This Small Business Innovative Research Phase I program seeks to develop new functional materials for supercapacitors. Supercapacitors are indispensable energy storage devices because their performance bridges those of batteries and conventional capacitors. Supercapacitors offer 100 times the power of batteries, 10,000 times the energy of conventional capacitors, and long cycle life (>106). Supercapacitors are increasingly in demand because of their power delivery performance that fills the gap between dielectric capacitors and traditional batteries. With the growing development of renewable energy sources and hybrid electric vehicles where peak power is needed, supercapacitors are acutely sought to complement or replace batteries. Their extraordinary power capabilities make them an ideal technology for applications where pulse power is needed. Potential broad-based applications include automobile regenerative braking systems, sensors, actuators, computer systems, UPS systems, welders, cameras, and power supplies. However, conventional supercapacitors currently lack the necessary performance required by these applications.
The most significant challenges for supercapacitors are to dramatically increase their energy density and their power density. For this SBIR Phase I, Agiltron proposed a nano-engineered electrode for supercapacitors to address these two challenges simultaneously. We are developing a novel supercapacitor that will have two times the energy density and ten times the power density of the best conventional carbon-based supercapacitors. This will be achieved by fabricating a nano-enginneered electrode comprising core/shell fibrils with titanium carbide (TiC) as an inner core and carbide-derived carbon (CDC) as a shell. This novel core/shell nanostructured electrode material combines the recent breakthroughs in fabricating one-dimensional metal carbides and precision pore size engineering of carbide-derived carbon materials. Due to the metallic conductivity of TiC core, the proposed electrode inherently possesses high electrical conductivity allowing fast transport of electrons. Moreover, this new electrode design not only eliminates the use of a current collector but also drastically reduces contact resistance. These key attributes will lead to at least ten times the power density of conventional carbon-based supercapacitors. In addition, the use of nano-engineered CDC shells provides ideal electrode structure properties of high surface area, tunable pore size, and uniform pore size distribution, all contributing to achievement of energy densities that are at least two times that of conventional carbon-based supercapacitors. The novel core/shell nanostructured supercapacitors will provide unprecedented high performance that is far beyond conventional supercapacitors.

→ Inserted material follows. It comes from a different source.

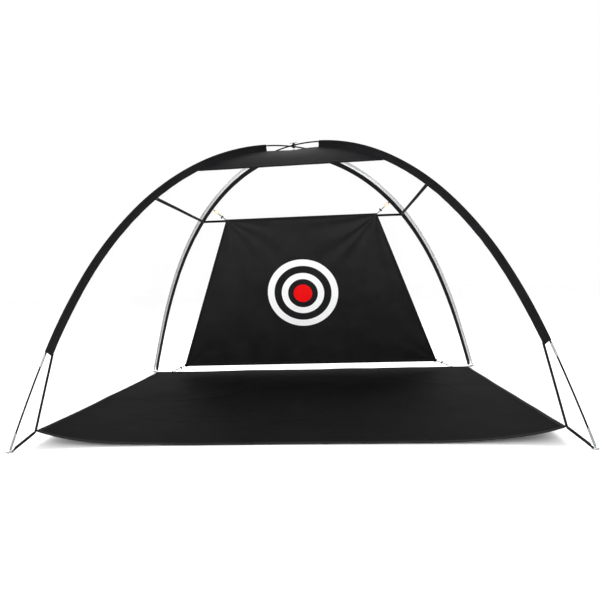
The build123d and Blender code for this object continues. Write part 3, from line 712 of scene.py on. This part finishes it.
def floor_point(u, v):
    deep = FLOOR_REAR.y + FLOOR_FRONT.y
    x = floor_half(v) * (2 * u - 1)
    y = -FLOOR_FRONT.y + deep * v + FLOOR_BOW * math.sin(math.pi * u) * (1 - v)
    return Vector((x, y, floor_height(x, y, (y + FLOOR_FRONT.y) / deep)))


floor_obj = grid_sheet("floor_cloth", floor_point, 180, 120)
solidify(floor_obj, CLOTH_THICK)
finish_piece(floor_obj, "floor_cloth", replaces=["floor_sheet"])


def floor_edge_line(run, inset, lift, steps=120):
    """A line beside one edge of the sheet: its points, the ways into the sheet and the ways up."""
    (u0, v0), (u1, v1) = run
    near_u, near_v = (0.98, 1) if u0 == u1 else (1, 0.98)
    points, insides, normals = [], [], []
    for i in range(steps + 1):
        u, v = u0 + (u1 - u0) * i / steps, v0 + (v1 - v0) * i / steps
        p = floor_point(u, v)
        along = (floor_point(u + (u1 - u0) * 0.004, v + (v1 - v0) * 0.004) - p).normalized()
        within = floor_point(0.5 + (u - 0.5) * near_u, 0.5 + (v - 0.5) * near_v) - p
        inside = (within - along * within.dot(along)).normalized()
        normal = along.cross(inside).normalized()
        if normal.z < 0:
            normal = -normal
        points.append(p + inside * inset + normal * lift)
        insides.append(inside)
        normals.append(normal)
    return points, insides, normals


def floor_binding_piece():
    parts = [loft("run", band_rings(*floor_edge_line(run, 0.010, 0.0012), BINDING_WIDTH, BINDING_THICK))
             for run in EDGE_RUNS]
    finish_piece(join(parts, "floor_sheet_binding"), "binding_tape", replaces=["floor_binding"])


floor_binding_piece()


# ---------------------------------------------------------------- target sheet

TARGET_UP = Vector((0, TARGET_TOP.y - TARGET_FOOT.y, TARGET_TOP.z - TARGET_FOOT.z))
TARGET_HEIGHT = TARGET_UP.length
TARGET_UP.normalize()
TARGET_RIGHT = Vector((1, 0, 0))
TARGET_FACE = TARGET_RIGHT.cross(TARGET_UP)       # towards the player
TARGET_THICK = 0.0010
TARGET_HEM_WIDTH, TARGET_HEM_THICK = 0.024, 0.0036
RING_CENTRE = 0.683                               # up the sheet from its foot edge
RING_ASIDE = -0.016
RINGS = (0.3055, 0.248, 0.1845, 0.1295, 0.0805)   # radii: outer ring, inner ring, spot
PRINT_EDGE = 0.0008                               # half the soft rim of the paint


def target_half(height):
    return TARGET_FOOT.x + (TARGET_TOP.x - TARGET_FOOT.x) * height / TARGET_HEIGHT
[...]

The proposed superior supercapacitors will meet the needs of quickly growing markets of hybrid electric vehicles (HEV), city buses, rails (heavy rail vehicles, tramways and metro), and renewable energy systems (wind power and solar applications). Other potential domestic applications include communication equipment, sensors, actuators, computer systems, UPS systems, welders, inverters, cameras, copy machines, car stereo amplifiers, power supplies and solar generated walkway tiles. Core/shell nanostructured materials offer the potential to provide multifunctional application in supercapacitors, solar cells, and batteries. The success of this program will stimulate enthusiastic academic and industrial interests for using core/shell nanostructured materials to address significant energy problems, and thus open new horizons that have not been imagined.